■ WHAT TO WORK ON ■
Would you restate all the data that follows, word for word?

■ PROVIDED DATA ■
↓↓↓

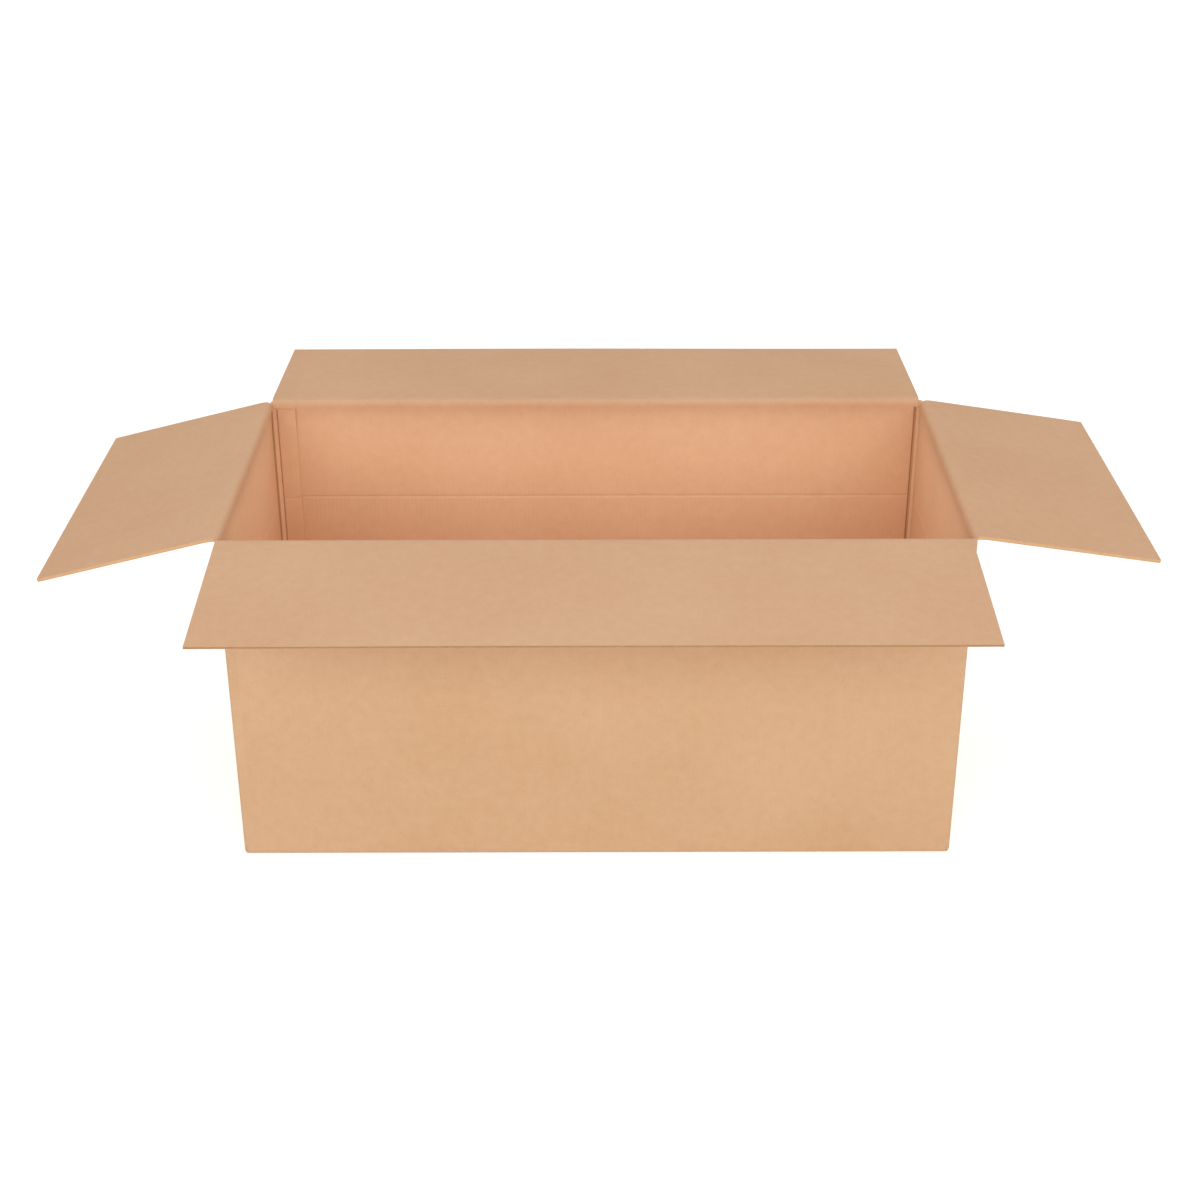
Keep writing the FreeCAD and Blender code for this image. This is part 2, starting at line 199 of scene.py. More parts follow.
def in_world(side, fold, out, up, u):
    """Point at (out, up) from a fold, at u along it. fold is its (distance from the middle, height)."""
    facts = SIDES[side]
    away = fold[0] + out
    x = facts["out"][0] * away + facts["along"][0] * u
    y = facts["out"][1] * away + facts["along"][1] * u
    return np.stack([x, y, np.broadcast_to(fold[1] + up, x.shape)], axis=-1)


def leg_limit(side):
    """Furthest u of the part of a flap below its fold: a long wall's ends inside the corners."""
    return HALF_LENGTH - 5.2 * MM if side in ("front", "back") else 1.0


def sheet_place(side, u, v):
    """Place on the flat sheet of the point at u along a side and v along the flutes."""
    sign, start = SIDES[side]["sheet"]
    return np.stack(np.broadcast_arrays(start + sign * u, v), axis=-1)


def folded_board(name, side, fold, inner, outer, v, ends, fade, turn, thick, warp):
    """Closed board round a section, with open flutes at its tip, where it is as thick as thick.

    The section runs along the inner liner, round the liners' cut ends and back along the outer liner:
    P(u, k) = fold + section(k) + normal(k) (fade(k) ridges(u)) + panel normal warp(u, v(k)) + u along.
    ends holds the lowest and highest u of each station, v each station's place along the flutes."""
    sheets = Sheets(name)
    count = len(inner)
    tangent = unit_rows(np.gradient(inner, axis=0))
    inner_normal = np.stack([-tangent[:, 1], tangent[:, 0]], axis=-1) * turn
    tangent = unit_rows(np.gradient(outer, axis=0))
    outer_normal = np.stack([tangent[:, 1], -tangent[:, 0]], axis=-1) * turn
    tip = unit_rows(inner[-1] - inner[-2])
    panel_normal = inner_normal[-1]
    levels = np.array([INNER_LINER, INNER_LINER, C_END, C_END, B_START, B_START, B_END, B_END])
    depths = np.array([0, 1, 1, 0, 0, 1, 1, 0]) * FLUTE_DEPTH
    comb = inner[-1] - np.outer(levels * thick, panel_normal) - np.outer(depths, tip)

    section = np.concatenate([inner, comb, outer[::-1]])
    direction = np.concatenate([inner_normal, np.tile(panel_normal, (8, 1)), outer_normal[::-1]])
    inner_share = np.concatenate([fade, 1 - levels, np.zeros(count)])
    outer_share = np.concatenate([np.zeros(count), -levels, fade[::-1]])
    stations = np.concatenate([np.arange(count), np.full(8, count - 1), np.arange(count)[::-1]])
    last = np.arange(count) == count - 1
    at_tip = np.concatenate([last, depths == 0, last[::-1]])
    place_v = np.concatenate([v, v[-1] + np.arange(1, 9) * MM, v[::-1]])

    low, high = ends
    u = columns_across(low.min(), high.max(), C_PITCH, RIDGE_STEPS)[None, :]
    u = np.clip(u, low[stations][:, None], high[stations][:, None])
    lift = inner_share[:, None] * ridges(u, side, INNER_RIDGE, C_PITCH)
    lift = lift + outer_share[:, None] * ridges(u, side, OUTER_RIDGE, B_PITCH)
    bend = warp(u, v[stations][:, None])
    cut = at_tip[:, None] * ragged(u)
    flat = [section[:, axis, None] + direction[:, axis, None] * lift + panel_normal[axis] * bend
            - tip[axis] * cut for axis in (0, 1)]
    points = in_world(side, fold, flat[0], flat[1], u)
    finish = np.concatenate([np.full(count - 1, INSIDE), np.full(9, CUT),
                             np.full(count - 1, OUTSIDE), [CUT]])
    sheets.grid(points, sheet_place(side, u, place_v[:, None]), finish, wrap=True)

    along = np.array(SIDES[side]["along"] + (0,), float)
    for column, inward in ((0, 1), (-1, -1)):
        add_side_cut(sheets, points[:, column], count, v, along * inward)
    for start, end, pitch in ((INNER_LINER, C_END, C_PITCH), (B_START, B_END, B_PITCH)):
        add_medium(sheets, side, fold, inner[-1], tip, panel_normal, (start * thick, end * thick), pitch,
                   (low[-1], high[-1]), lambda u: warp(u, v[-1]))
    return sheets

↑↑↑

■ EXERCISE ANSWER ■
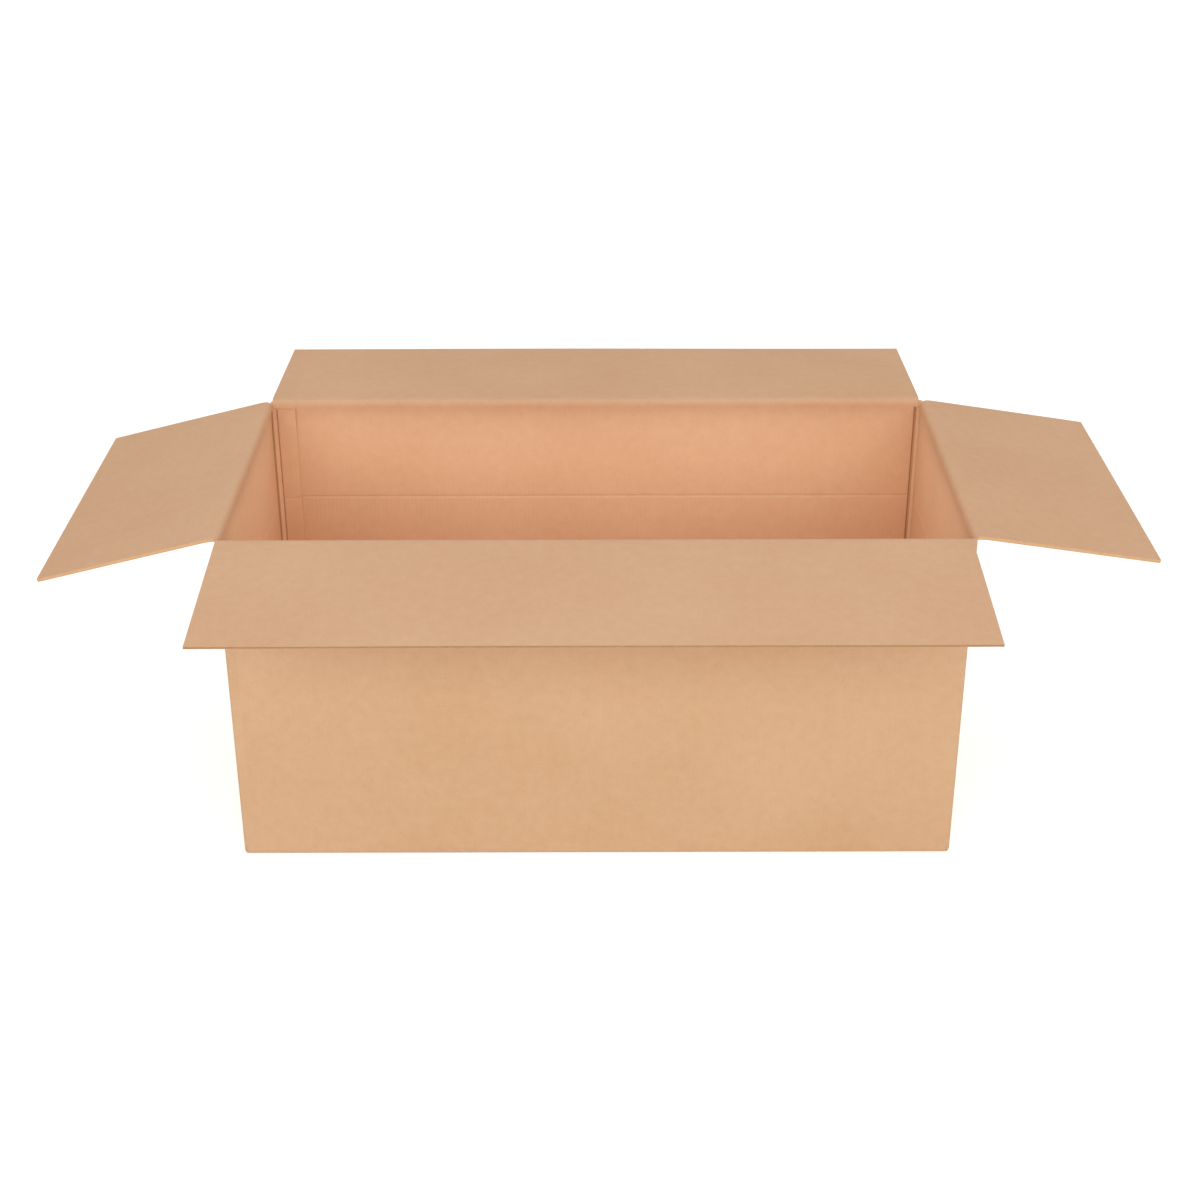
Keep writing the FreeCAD and Blender code for this image. This is part 2, starting at line 199 of scene.py. More parts follow.
def in_world(side, fold, out, up, u):
    """Point at (out, up) from a fold, at u along it. fold is its (distance from the middle, height)."""
    facts = SIDES[side]
    away = fold[0] + out
    x = facts["out"][0] * away + facts["along"][0] * u
    y = facts["out"][1] * away + facts["along"][1] * u
    return np.stack([x, y, np.broadcast_to(fold[1] + up, x.shape)], axis=-1)


def leg_limit(side):
    """Furthest u of the part of a flap below its fold: a long wall's ends inside the corners."""
    return HALF_LENGTH - 5.2 * MM if side in ("front", "back") else 1.0


def sheet_place(side, u, v):
    """Place on the flat sheet of the point at u along a side and v along the flutes."""
    sign, start = SIDES[side]["sheet"]
    return np.stack(np.broadcast_arrays(start + sign * u, v), axis=-1)


def folded_board(name, side, fold, inner, outer, v, ends, fade, turn, thick, warp):
    """Closed board round a section, with open flutes at its tip, where it is as thick as thick.

    The section runs along the inner liner, round the liners' cut ends and back along the outer liner:
    P(u, k) = fold + section(k) + normal(k) (fade(k) ridges(u)) + panel normal warp(u, v(k)) + u along.
    ends holds the lowest and highest u of each station, v each station's place along the flutes."""
    sheets = Sheets(name)
    count = len(inner)
    tangent = unit_rows(np.gradient(inner, axis=0))
    inner_normal = np.stack([-tangent[:, 1], tangent[:, 0]], axis=-1) * turn
    tangent = unit_rows(np.gradient(outer, axis=0))
    outer_normal = np.stack([tangent[:, 1], -tangent[:, 0]], axis=-1) * turn
    tip = unit_rows(inner[-1] - inner[-2])
    panel_normal = inner_normal[-1]
    levels = np.array([INNER_LINER, INNER_LINER, C_END, C_END, B_START, B_START, B_END, B_END])
    depths = np.array([0, 1, 1, 0, 0, 1, 1, 0]) * FLUTE_DEPTH
    comb = inner[-1] - np.outer(levels * thick, panel_normal) - np.outer(depths, tip)

    section = np.concatenate([inner, comb, outer[::-1]])
    direction = np.concatenate([inner_normal, np.tile(panel_normal, (8, 1)), outer_normal[::-1]])
    inner_share = np.concatenate([fade, 1 - levels, np.zeros(count)])
    outer_share = np.concatenate([np.zeros(count), -levels, fade[::-1]])
    stations = np.concatenate([np.arange(count), np.full(8, count - 1), np.arange(count)[::-1]])
    last = np.arange(count) == count - 1
    at_tip = np.concatenate([last, depths == 0, last[::-1]])
    place_v = np.concatenate([v, v[-1] + np.arange(1, 9) * MM, v[::-1]])

    low, high = ends
    u = columns_across(low.min(), high.max(), C_PITCH, RIDGE_STEPS)[None, :]
    u = np.clip(u, low[stations][:, None], high[stations][:, None])
    lift = inner_share[:, None] * ridges(u, side, INNER_RIDGE, C_PITCH)
    lift = lift + outer_share[:, None] * ridges(u, side, OUTER_RIDGE, B_PITCH)
    bend = warp(u, v[stations][:, None])
    cut = at_tip[:, None] * ragged(u)
    flat = [section[:, axis, None] + direction[:, axis, None] * lift + panel_normal[axis] * bend
            - tip[axis] * cut for axis in (0, 1)]
    points = in_world(side, fold, flat[0], flat[1], u)
    finish = np.concatenate([np.full(count - 1, INSIDE), np.full(9, CUT),
                             np.full(count - 1, OUTSIDE), [CUT]])
    sheets.grid(points, sheet_place(side, u, place_v[:, None]), finish, wrap=True)

    along = np.array(SIDES[side]["along"] + (0,), float)
    for column, inward in ((0, 1), (-1, -1)):
        add_side_cut(sheets, points[:, column], count, v, along * inward)
    for start, end, pitch in ((INNER_LINER, C_END, C_PITCH), (B_START, B_END, B_PITCH)):
        add_medium(sheets, side, fold, inner[-1], tip, panel_normal, (start * thick, end * thick), pitch,
                   (low[-1], high[-1]), lambda u: warp(u, v[-1]))
    return sheets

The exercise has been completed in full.